- AIM -
Locate each line holding the string "axes" and copy it.

#### LISTED ENTRIES ####

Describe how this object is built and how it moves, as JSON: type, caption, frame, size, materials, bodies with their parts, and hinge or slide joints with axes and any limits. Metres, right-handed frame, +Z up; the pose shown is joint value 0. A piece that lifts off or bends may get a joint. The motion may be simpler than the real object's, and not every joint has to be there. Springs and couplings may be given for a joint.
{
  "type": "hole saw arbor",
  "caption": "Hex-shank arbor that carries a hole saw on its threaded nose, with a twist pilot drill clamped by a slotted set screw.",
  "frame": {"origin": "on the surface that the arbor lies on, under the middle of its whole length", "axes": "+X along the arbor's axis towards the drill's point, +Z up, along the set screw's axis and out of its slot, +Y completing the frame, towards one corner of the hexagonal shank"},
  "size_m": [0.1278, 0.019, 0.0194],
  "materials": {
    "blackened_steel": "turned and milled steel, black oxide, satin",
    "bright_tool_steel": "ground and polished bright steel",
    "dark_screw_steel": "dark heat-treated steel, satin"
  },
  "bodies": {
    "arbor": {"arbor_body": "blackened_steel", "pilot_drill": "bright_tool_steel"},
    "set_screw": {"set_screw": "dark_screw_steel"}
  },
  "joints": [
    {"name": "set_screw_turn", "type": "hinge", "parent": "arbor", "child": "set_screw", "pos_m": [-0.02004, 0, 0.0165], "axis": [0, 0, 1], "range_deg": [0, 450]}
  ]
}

####
#### LISTED ENTRIES ####

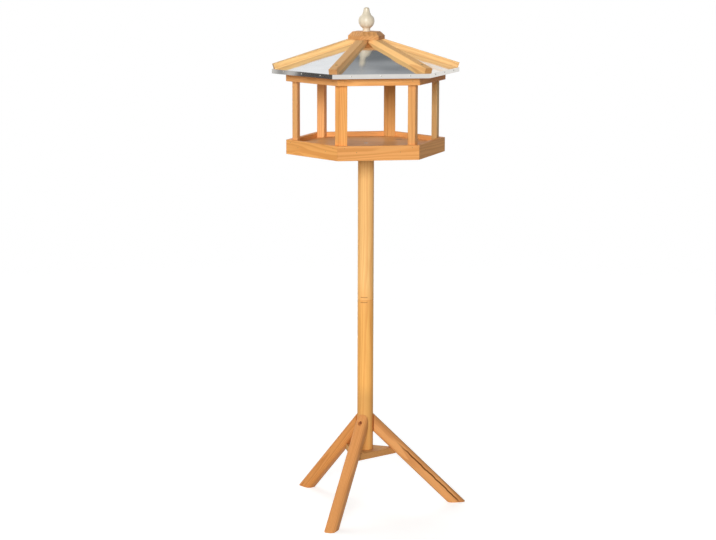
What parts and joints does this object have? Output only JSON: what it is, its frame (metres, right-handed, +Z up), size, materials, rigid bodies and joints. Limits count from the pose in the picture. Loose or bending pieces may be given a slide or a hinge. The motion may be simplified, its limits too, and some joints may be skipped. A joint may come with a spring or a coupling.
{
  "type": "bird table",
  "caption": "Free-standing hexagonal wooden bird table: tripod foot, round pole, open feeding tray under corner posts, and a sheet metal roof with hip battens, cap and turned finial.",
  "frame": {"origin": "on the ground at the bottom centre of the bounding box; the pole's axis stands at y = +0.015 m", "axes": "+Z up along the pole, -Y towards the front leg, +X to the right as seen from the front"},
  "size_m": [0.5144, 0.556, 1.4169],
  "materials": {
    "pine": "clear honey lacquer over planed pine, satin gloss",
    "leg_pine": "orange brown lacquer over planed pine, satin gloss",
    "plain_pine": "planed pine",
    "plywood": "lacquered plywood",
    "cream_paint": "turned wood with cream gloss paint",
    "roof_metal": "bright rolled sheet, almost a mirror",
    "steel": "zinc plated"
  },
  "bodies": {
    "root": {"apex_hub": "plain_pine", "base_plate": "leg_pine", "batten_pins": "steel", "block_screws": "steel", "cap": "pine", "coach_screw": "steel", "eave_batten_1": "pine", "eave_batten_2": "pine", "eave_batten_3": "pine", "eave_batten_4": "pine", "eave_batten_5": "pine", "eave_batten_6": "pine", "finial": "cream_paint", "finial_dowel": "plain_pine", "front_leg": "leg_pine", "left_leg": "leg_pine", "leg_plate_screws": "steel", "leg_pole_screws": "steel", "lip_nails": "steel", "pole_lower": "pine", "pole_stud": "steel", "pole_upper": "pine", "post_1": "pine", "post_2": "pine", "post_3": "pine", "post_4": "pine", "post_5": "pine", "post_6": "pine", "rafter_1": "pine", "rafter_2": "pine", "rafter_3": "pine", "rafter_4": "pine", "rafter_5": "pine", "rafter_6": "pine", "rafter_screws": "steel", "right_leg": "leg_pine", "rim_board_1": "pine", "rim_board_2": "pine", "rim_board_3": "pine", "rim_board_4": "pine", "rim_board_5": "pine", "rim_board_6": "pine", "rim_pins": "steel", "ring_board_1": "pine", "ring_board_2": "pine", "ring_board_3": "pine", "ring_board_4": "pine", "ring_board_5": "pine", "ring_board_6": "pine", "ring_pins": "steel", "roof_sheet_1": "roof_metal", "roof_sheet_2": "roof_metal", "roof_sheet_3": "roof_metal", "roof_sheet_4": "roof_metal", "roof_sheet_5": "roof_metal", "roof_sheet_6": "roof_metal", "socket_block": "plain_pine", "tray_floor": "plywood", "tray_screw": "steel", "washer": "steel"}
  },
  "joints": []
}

####

- TASK RESULT -
Describe how this object is built and how it moves, as JSON: type, caption, frame, size, materials, bodies with their parts, and hinge or slide joints with axes and any limits. Metres, right-handed frame, +Z up; the pose shown is joint value 0. A piece that lifts off or bends may get a joint. The motion may be simpler than the real object's, and not every joint has to be there. Springs and couplings may be given for a joint.
  "frame": {"origin": "on the surface that the arbor lies on, under the middle of its whole length", "axes": "+X along the arbor's axis towards the drill's point, +Z up, along the set screw's axis and out of its slot, +Y completing the frame, towards one corner of the hexagonal shank"},
  "frame": {"origin": "on the ground at the bottom centre of the bounding box; the pole's axis stands at y = +0.015 m", "axes": "+Z up along the pole, -Y towards the front leg, +X to the right as seen from the front"},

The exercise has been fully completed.